### Directions
Copy out, exactly and without additions, the lines from the one that contains "Keep writing the OpenSCAD" to the one that contains "divider_t / 2, mod_hw", both ends included.

### The input
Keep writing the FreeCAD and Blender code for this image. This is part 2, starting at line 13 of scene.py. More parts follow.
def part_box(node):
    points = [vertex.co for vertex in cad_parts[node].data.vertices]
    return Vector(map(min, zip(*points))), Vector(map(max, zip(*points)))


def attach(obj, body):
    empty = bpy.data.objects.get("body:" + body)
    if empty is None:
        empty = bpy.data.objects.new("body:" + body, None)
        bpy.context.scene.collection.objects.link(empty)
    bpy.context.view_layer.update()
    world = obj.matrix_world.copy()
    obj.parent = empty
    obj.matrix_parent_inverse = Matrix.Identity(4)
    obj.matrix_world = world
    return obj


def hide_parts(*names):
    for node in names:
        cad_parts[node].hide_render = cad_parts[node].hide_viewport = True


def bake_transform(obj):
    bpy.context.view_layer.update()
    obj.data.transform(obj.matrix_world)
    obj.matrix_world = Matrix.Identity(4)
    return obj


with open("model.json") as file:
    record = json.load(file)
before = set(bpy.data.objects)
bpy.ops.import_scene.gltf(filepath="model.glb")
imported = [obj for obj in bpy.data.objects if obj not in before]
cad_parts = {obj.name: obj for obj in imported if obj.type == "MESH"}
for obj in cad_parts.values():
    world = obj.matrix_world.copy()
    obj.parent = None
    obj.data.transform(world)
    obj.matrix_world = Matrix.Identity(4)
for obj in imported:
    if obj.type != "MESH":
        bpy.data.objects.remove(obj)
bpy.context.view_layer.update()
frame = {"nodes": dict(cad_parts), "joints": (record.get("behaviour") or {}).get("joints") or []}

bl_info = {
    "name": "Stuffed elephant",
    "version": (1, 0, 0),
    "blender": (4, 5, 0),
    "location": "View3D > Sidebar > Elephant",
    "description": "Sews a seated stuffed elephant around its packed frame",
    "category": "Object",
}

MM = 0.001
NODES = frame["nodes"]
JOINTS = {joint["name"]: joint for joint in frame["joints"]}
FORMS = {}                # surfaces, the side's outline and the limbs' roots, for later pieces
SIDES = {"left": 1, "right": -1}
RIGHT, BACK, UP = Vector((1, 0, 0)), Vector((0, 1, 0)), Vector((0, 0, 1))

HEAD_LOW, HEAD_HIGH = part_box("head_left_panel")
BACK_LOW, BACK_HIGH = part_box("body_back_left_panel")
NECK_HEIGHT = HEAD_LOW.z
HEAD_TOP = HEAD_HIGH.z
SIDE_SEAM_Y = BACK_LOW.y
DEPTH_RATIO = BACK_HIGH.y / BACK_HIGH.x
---
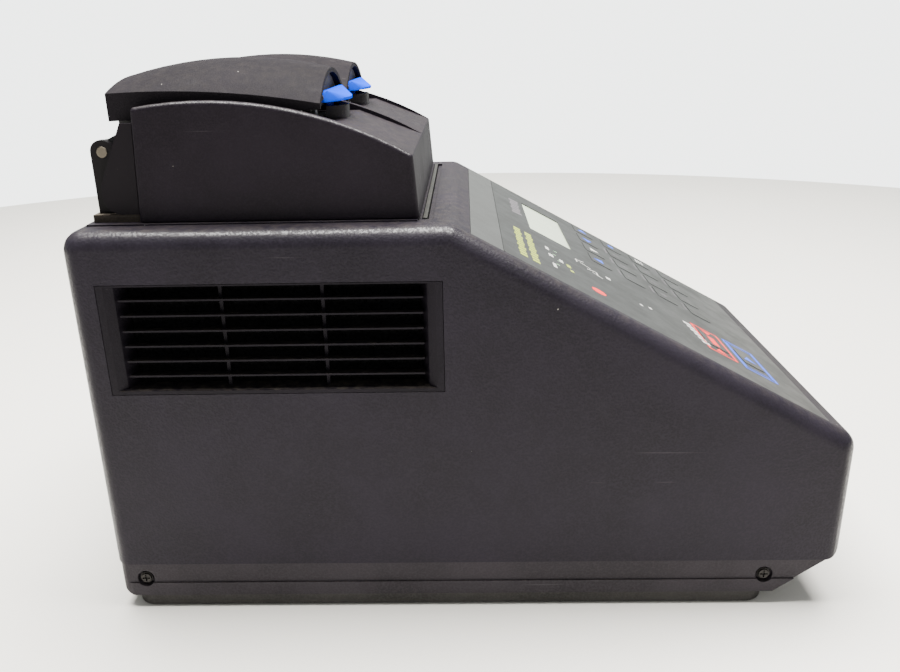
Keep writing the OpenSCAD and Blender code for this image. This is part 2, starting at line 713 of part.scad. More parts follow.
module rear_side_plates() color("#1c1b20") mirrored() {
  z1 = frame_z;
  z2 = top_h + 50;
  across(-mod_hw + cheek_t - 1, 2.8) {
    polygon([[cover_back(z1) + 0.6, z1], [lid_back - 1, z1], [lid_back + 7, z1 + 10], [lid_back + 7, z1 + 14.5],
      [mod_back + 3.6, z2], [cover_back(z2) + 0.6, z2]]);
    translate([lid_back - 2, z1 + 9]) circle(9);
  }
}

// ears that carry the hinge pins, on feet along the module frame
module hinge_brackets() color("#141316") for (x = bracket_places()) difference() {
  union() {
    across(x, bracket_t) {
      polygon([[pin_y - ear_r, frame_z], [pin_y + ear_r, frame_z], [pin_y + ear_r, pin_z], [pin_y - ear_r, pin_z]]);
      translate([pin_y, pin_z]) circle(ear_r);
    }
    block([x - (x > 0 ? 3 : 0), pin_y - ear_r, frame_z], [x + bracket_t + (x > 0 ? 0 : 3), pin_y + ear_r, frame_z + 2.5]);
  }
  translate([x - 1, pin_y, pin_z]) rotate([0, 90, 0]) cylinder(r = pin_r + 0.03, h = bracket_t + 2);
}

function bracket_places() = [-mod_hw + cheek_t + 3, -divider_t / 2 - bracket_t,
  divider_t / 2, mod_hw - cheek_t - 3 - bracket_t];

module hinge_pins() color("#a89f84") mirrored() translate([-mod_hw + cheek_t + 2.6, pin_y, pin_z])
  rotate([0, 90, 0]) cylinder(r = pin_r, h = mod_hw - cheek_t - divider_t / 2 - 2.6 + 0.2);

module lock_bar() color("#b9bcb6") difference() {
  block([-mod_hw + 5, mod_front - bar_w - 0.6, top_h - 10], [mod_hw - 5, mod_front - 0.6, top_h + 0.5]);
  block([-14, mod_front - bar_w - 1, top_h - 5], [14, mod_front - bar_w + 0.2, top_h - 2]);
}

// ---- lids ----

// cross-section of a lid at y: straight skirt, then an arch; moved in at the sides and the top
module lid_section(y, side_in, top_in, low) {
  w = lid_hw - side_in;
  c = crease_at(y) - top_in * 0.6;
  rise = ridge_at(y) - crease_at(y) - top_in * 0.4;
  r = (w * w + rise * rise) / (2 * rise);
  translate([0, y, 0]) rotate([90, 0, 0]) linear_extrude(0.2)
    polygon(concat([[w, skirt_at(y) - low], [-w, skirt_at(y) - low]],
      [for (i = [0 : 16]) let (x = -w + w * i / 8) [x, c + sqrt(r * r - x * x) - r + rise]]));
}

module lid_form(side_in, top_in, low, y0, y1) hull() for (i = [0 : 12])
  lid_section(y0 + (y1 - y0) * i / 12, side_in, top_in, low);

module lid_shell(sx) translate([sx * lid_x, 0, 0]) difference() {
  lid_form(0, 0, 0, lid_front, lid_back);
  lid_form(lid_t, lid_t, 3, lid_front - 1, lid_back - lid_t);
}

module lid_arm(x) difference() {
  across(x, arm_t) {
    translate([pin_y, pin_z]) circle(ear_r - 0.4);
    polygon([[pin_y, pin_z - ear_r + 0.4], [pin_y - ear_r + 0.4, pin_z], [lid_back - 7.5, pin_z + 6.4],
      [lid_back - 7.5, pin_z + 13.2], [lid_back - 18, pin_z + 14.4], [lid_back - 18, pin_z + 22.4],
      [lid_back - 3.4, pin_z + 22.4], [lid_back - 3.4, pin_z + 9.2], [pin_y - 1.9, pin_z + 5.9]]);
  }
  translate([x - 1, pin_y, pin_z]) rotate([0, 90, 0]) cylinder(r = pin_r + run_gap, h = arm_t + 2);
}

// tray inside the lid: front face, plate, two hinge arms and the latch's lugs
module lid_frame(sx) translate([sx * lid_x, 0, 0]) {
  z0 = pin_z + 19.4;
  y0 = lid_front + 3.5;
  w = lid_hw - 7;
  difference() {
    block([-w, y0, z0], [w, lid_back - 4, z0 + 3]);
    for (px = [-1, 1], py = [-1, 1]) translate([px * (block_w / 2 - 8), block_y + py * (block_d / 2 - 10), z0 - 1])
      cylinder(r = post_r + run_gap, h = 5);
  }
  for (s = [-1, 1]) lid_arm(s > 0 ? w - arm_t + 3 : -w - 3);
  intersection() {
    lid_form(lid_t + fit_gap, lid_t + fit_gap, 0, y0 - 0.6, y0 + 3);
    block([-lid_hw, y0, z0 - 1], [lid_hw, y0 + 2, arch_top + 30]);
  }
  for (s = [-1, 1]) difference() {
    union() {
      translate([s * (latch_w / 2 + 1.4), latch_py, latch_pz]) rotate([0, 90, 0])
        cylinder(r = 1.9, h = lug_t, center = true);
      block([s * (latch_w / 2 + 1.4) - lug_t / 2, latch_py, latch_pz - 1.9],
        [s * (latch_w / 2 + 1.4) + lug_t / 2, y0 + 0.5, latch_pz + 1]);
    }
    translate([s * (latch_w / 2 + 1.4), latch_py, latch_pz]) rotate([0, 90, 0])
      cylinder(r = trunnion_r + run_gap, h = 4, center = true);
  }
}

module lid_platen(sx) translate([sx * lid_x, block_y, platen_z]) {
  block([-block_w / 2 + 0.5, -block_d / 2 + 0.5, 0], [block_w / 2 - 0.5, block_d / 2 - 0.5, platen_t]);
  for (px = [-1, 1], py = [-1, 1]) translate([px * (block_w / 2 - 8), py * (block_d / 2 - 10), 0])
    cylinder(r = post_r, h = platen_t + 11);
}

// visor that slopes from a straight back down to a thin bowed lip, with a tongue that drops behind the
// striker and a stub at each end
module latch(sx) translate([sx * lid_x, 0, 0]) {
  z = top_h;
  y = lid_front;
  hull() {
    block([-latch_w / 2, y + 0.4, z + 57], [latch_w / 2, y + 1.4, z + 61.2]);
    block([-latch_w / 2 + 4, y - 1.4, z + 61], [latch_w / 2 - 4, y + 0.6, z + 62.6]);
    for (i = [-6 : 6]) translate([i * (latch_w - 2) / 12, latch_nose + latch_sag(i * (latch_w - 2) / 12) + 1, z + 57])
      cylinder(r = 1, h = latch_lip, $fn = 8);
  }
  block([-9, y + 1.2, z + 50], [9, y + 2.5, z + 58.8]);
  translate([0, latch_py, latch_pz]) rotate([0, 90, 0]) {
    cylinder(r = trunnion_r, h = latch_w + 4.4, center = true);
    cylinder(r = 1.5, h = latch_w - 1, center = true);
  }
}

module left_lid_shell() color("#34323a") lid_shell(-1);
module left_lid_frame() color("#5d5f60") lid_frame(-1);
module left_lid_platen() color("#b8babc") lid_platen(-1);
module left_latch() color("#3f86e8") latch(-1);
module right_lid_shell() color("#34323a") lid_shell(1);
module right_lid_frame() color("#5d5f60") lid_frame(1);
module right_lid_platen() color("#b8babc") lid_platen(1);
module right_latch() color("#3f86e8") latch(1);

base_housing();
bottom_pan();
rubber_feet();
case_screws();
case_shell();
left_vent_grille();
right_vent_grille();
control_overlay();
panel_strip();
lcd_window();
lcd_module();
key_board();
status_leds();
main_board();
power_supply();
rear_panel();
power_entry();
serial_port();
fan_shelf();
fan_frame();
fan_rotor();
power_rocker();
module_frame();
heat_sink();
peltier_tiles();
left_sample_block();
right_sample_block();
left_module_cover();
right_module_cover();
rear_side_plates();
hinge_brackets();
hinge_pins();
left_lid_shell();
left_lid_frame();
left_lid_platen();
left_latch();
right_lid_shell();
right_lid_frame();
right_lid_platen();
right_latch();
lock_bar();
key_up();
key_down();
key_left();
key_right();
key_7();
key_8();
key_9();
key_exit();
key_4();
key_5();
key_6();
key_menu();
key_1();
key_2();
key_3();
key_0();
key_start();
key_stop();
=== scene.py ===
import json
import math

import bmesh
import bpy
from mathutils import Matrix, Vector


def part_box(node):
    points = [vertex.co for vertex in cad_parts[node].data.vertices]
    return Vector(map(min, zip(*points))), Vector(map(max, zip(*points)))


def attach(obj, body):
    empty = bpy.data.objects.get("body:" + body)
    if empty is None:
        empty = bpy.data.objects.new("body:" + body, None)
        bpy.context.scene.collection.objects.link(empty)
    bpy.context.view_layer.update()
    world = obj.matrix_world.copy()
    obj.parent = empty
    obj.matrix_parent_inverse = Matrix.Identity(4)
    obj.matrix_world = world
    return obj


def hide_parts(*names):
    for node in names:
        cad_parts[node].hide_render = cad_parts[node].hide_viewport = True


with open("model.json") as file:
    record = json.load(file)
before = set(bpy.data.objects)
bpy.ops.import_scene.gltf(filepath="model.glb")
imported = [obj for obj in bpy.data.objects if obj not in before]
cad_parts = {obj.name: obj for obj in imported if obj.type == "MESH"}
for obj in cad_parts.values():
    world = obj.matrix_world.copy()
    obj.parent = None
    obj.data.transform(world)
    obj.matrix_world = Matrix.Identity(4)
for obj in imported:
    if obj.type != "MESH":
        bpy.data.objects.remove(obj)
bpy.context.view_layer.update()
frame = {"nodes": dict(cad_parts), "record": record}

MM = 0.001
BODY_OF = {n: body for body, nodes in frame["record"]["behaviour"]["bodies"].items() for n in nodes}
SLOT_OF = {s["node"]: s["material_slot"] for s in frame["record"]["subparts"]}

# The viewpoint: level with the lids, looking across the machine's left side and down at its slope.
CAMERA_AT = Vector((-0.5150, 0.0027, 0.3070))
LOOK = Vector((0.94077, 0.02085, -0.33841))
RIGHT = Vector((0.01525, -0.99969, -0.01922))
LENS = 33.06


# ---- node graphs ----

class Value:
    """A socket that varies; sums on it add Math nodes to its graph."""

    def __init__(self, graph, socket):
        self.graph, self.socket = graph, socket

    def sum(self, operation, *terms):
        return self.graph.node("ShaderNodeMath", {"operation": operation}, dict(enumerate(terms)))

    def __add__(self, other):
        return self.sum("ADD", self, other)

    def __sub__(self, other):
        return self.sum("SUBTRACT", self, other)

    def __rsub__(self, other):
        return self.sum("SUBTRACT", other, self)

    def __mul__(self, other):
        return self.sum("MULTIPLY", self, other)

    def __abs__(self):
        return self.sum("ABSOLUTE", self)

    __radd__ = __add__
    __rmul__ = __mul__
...
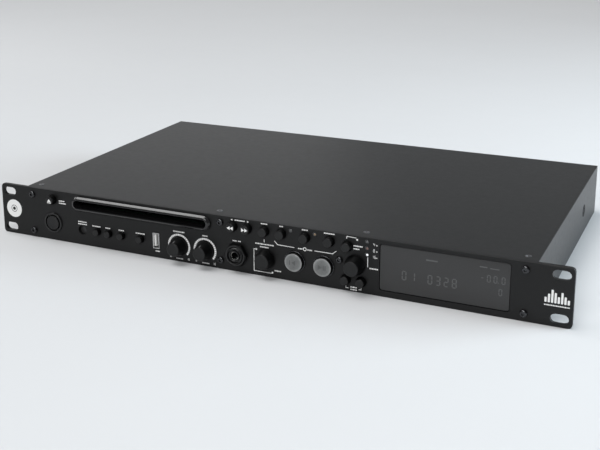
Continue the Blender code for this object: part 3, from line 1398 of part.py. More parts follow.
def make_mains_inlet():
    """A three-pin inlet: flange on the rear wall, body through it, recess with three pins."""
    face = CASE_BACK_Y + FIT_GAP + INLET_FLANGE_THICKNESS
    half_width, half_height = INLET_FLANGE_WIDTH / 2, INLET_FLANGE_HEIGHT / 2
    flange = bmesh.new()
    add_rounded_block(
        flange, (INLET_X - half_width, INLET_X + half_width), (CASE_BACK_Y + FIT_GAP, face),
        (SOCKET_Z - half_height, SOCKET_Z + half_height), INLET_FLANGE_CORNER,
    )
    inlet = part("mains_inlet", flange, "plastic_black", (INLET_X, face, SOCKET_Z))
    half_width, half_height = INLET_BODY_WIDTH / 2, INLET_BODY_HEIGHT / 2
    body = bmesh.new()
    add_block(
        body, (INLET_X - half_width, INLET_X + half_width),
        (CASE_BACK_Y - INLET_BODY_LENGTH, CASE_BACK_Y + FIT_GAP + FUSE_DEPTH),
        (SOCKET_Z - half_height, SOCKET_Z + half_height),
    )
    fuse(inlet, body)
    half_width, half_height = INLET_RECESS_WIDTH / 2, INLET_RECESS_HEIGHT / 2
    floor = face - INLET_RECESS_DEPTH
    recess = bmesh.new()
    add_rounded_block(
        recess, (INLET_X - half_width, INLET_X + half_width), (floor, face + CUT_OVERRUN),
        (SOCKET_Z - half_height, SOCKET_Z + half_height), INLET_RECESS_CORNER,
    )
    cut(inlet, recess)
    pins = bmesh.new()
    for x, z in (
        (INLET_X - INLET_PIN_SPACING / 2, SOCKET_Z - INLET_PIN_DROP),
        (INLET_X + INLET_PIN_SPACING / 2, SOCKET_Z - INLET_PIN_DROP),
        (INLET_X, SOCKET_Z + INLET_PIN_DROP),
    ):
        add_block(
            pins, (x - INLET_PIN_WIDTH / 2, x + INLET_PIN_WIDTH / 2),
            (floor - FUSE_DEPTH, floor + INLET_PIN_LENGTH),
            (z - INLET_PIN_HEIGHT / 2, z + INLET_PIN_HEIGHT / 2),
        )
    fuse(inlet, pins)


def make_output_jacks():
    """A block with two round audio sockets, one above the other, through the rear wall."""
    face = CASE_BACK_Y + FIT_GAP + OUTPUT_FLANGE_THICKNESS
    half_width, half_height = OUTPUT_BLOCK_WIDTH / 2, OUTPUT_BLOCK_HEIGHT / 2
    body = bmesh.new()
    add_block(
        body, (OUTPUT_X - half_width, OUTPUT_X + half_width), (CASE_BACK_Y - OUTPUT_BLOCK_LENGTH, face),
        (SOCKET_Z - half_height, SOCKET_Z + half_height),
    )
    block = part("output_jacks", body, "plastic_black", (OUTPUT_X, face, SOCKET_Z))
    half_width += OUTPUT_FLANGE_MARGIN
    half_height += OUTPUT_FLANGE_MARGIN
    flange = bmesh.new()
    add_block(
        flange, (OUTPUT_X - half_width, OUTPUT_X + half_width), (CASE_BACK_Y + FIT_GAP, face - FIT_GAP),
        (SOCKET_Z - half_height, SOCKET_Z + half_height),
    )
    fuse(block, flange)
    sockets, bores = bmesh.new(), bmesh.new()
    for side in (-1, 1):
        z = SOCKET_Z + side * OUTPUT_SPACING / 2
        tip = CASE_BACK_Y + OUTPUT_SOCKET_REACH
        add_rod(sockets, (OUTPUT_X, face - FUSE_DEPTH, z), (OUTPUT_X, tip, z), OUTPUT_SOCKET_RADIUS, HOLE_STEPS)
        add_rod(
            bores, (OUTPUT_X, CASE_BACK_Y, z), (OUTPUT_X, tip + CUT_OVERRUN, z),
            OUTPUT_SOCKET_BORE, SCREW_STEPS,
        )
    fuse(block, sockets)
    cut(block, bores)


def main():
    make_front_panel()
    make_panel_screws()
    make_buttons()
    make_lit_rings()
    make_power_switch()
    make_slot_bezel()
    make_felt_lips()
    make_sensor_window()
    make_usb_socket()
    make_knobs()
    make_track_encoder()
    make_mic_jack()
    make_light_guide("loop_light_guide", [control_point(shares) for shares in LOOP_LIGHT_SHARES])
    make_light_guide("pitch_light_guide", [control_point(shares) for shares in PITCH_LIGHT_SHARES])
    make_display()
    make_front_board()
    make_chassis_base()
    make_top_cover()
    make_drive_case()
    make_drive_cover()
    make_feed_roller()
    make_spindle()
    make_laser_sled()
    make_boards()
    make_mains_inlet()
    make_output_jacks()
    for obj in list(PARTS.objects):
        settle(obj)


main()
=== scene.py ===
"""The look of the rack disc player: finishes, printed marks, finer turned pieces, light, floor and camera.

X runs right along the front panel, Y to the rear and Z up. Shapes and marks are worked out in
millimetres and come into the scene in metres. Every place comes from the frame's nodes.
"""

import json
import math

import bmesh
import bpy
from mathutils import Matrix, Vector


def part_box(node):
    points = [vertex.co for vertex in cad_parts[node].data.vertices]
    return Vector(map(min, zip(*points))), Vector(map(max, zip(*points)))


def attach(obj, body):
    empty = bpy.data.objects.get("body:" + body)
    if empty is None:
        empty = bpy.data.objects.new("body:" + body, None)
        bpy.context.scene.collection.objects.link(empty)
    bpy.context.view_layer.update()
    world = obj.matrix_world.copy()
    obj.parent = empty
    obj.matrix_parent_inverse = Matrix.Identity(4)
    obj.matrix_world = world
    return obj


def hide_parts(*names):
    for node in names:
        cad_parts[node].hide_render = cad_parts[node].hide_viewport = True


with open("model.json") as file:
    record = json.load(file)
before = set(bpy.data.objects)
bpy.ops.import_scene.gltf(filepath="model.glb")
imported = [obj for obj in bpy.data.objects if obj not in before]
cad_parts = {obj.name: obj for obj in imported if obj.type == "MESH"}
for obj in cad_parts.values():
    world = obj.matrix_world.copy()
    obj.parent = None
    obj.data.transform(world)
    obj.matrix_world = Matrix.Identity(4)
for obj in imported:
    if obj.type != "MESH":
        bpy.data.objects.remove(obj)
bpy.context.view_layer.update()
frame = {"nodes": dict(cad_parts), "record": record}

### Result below
Keep writing the OpenSCAD and Blender code for this image. This is part 2, starting at line 713 of part.scad. More parts follow.
module rear_side_plates() color("#1c1b20") mirrored() {
  z1 = frame_z;
  z2 = top_h + 50;
  across(-mod_hw + cheek_t - 1, 2.8) {
    polygon([[cover_back(z1) + 0.6, z1], [lid_back - 1, z1], [lid_back + 7, z1 + 10], [lid_back + 7, z1 + 14.5],
      [mod_back + 3.6, z2], [cover_back(z2) + 0.6, z2]]);
    translate([lid_back - 2, z1 + 9]) circle(9);
  }
}

// ears that carry the hinge pins, on feet along the module frame
module hinge_brackets() color("#141316") for (x = bracket_places()) difference() {
  union() {
    across(x, bracket_t) {
      polygon([[pin_y - ear_r, frame_z], [pin_y + ear_r, frame_z], [pin_y + ear_r, pin_z], [pin_y - ear_r, pin_z]]);
      translate([pin_y, pin_z]) circle(ear_r);
    }
    block([x - (x > 0 ? 3 : 0), pin_y - ear_r, frame_z], [x + bracket_t + (x > 0 ? 0 : 3), pin_y + ear_r, frame_z + 2.5]);
  }
  translate([x - 1, pin_y, pin_z]) rotate([0, 90, 0]) cylinder(r = pin_r + 0.03, h = bracket_t + 2);
}

function bracket_places() = [-mod_hw + cheek_t + 3, -divider_t / 2 - bracket_t,
  divider_t / 2, mod_hw - cheek_t - 3 - bracket_t];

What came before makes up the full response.